Shannon Jacovino, Director of Advocacy, Public Policy, The Arc-Connecticut
An excerpt from the OCA report states that, “In this case there was no contact with the family by anyone other than the caseworker, no internal consults with mental health or educational experts, and no outside consultation with agencies or providers that serve children with disabilities. Multiple DCF staff also acknowledged to the OCA that there are no specific internal resources in the agency that can provide expert guidance regarding case planning for children with developmental disabilities. DCF caseworkers felt stuck and unable to engage the children's mother and move the treatment goals forward, but they admittedly lacked training and specific guidance regarding how best to proceed to ensure the safety and well-being of Matthey and other children like him. OCA urgently recommends that staff be provided with additional support and training as soon as possible. DCF's Case Planning Guide for staff does address the primary importance of assessing a child and family's “current level of functioning across all domains,” and that assessment must include identification of “the risk, physical and psychological safety concerns and the needs of the family.” As a result, the OCA recommended that DCF must develop policies and practices to support investigation and case planning for abused/neglected children with developmental disabilities.

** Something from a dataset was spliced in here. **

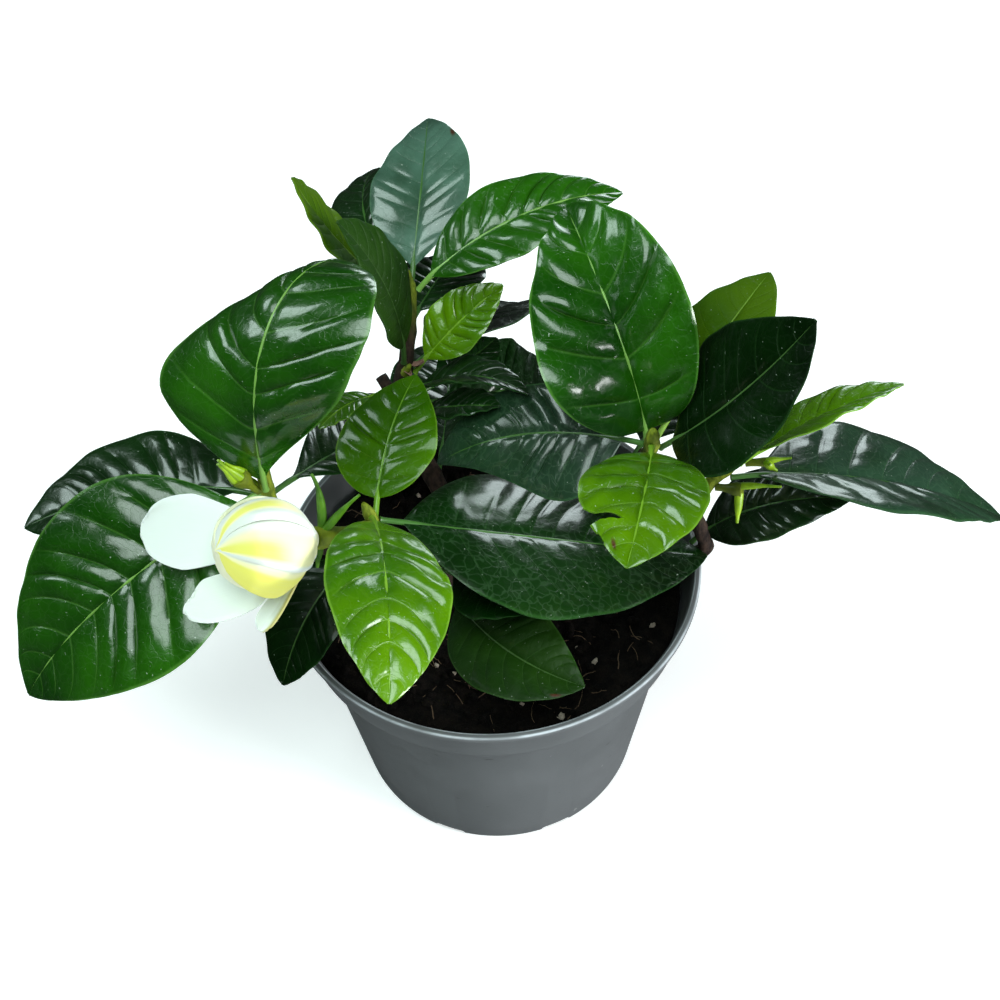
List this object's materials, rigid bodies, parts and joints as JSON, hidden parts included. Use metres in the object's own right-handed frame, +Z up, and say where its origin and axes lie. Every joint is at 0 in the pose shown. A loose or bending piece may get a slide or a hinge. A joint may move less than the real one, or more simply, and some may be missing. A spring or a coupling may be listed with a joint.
{
  "type": "potted gardenia",
  "caption": "Young gardenia with glossy oval leaves on woody shoots and a half-open white flower, growing in soil in a tapered grey plastic nursery pot.",
  "frame": {"origin": "middle of the pot's underside, where the pot rests", "axes": "+Z up, +X to the right and +Y away from the viewer as the plant is pictured; the flower is at -X, -Y"},
  "size_m": [0.2869, 0.197, 0.2136],
  "materials": {
    "pot": "satin",
    "soil": "matte, crumbly",
    "bark": "matte",
    "leaf_dark": "glossy",
    "leaf_mid": "glossy",
    "leaf_lime": "glossy",
    "petal_white": "soft satin",
    "petal_cream": "soft satin",
    "calyx": "satin"
  },
  "bodies": {
    "root": {"pot": "pot", "soil": "soil", "stem_crown": "bark", "stem_centre": "bark", "stem_right": "bark", "leaf_left_top": "leaf_mid", "leaf_left_low": "leaf_mid", "leaf_left_back": "leaf_dark", "leaf_left_inner": "leaf_dark", "leaf_small_lime": "leaf_lime", "leaf_crown_tall": "leaf_dark", "leaf_crown_right": "leaf_mid", "leaf_crown_back": "leaf_dark", "leaf_crown_left": "leaf_lime", "leaf_crown_low": "leaf_dark", "leaf_mid_up": "leaf_dark", "leaf_mid_lime": "leaf_lime", "leaf_curved_dark": "leaf_dark", "leaf_short_dark": "leaf_dark", "leaf_back_glossy": "leaf_dark", "leaf_back_tip": "leaf_dark", "leaf_spike_dark": "leaf_dark", "leaf_shadow_left": "leaf_dark", "leaf_right_top": "leaf_mid", "leaf_right_dark": "leaf_dark", "leaf_right_back": "leaf_mid", "leaf_right_bitten": "leaf_lime", "leaf_right_inner": "leaf_dark", "leaf_far_lime": "leaf_lime", "leaf_far_long": "leaf_dark", "leaf_far_low": "leaf_dark", "leaf_centre_lime": "leaf_lime", "leaf_centre_bright": "leaf_lime", "leaf_centre_long": "leaf_dark", "leaf_left_down": "leaf_dark", "leaf_on_soil": "leaf_dark", "leaf_under_centre": "leaf_dark", "leaf_hidden_back": "leaf_dark", "leaf_hidden_right": "leaf_dark", "bloom_calyx": "calyx", "bloom_tube": "petal_white", "petal_broad": "petal_white", "petal_lower": "petal_white", "petal_folded": "petal_white", "petal_wrap_1": "petal_cream", "petal_wrap_2": "petal_cream", "petal_wrap_3": "petal_cream", "petal_wrap_4": "petal_cream", "petal_wrap_5": "petal_cream", "petal_wrap_6": "petal_cream", "bloom_heart": "petal_cream", "calyx_spent": "calyx", "calyx_far": "calyx", "bud_far": "calyx"}
  },
  "joints": []
}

Susan Kelley, Director, Alliance for Children's Mental Health
ACMH supports this bill which would require collaboration between the Department of Children and Families, Departments of Early Childhood, Development Services, and Social Services for the development of investigation, assessment and case-planning procedures that are responsive to the needs of children with intellectual and developmental disabilities, and other co-occurring disorders including mental health challenges. These procedures are necessary to address deficiencies outlined in the report by the OCA concerning the case of Matthew Tirado, and to prevent further tragedies from occurring.
Stephanie Luczak, Policy Intern, Connecticut Voices for Children
It is imperative that the Departments of Children and Families, Early Childhood, Developmental Services, and Social Services work in conjunction with one another to develop specific and clear guidelines of how to work with children with disabilities in the child welfare system. Developing procedures that are responsive to the needs of children with intellectual and developmental disabilities will only increase protection and outcomes for some of the most vulnerable children in our state.
NATURE AND SOURCES OF OPPOSITION:
See response from administration/agency.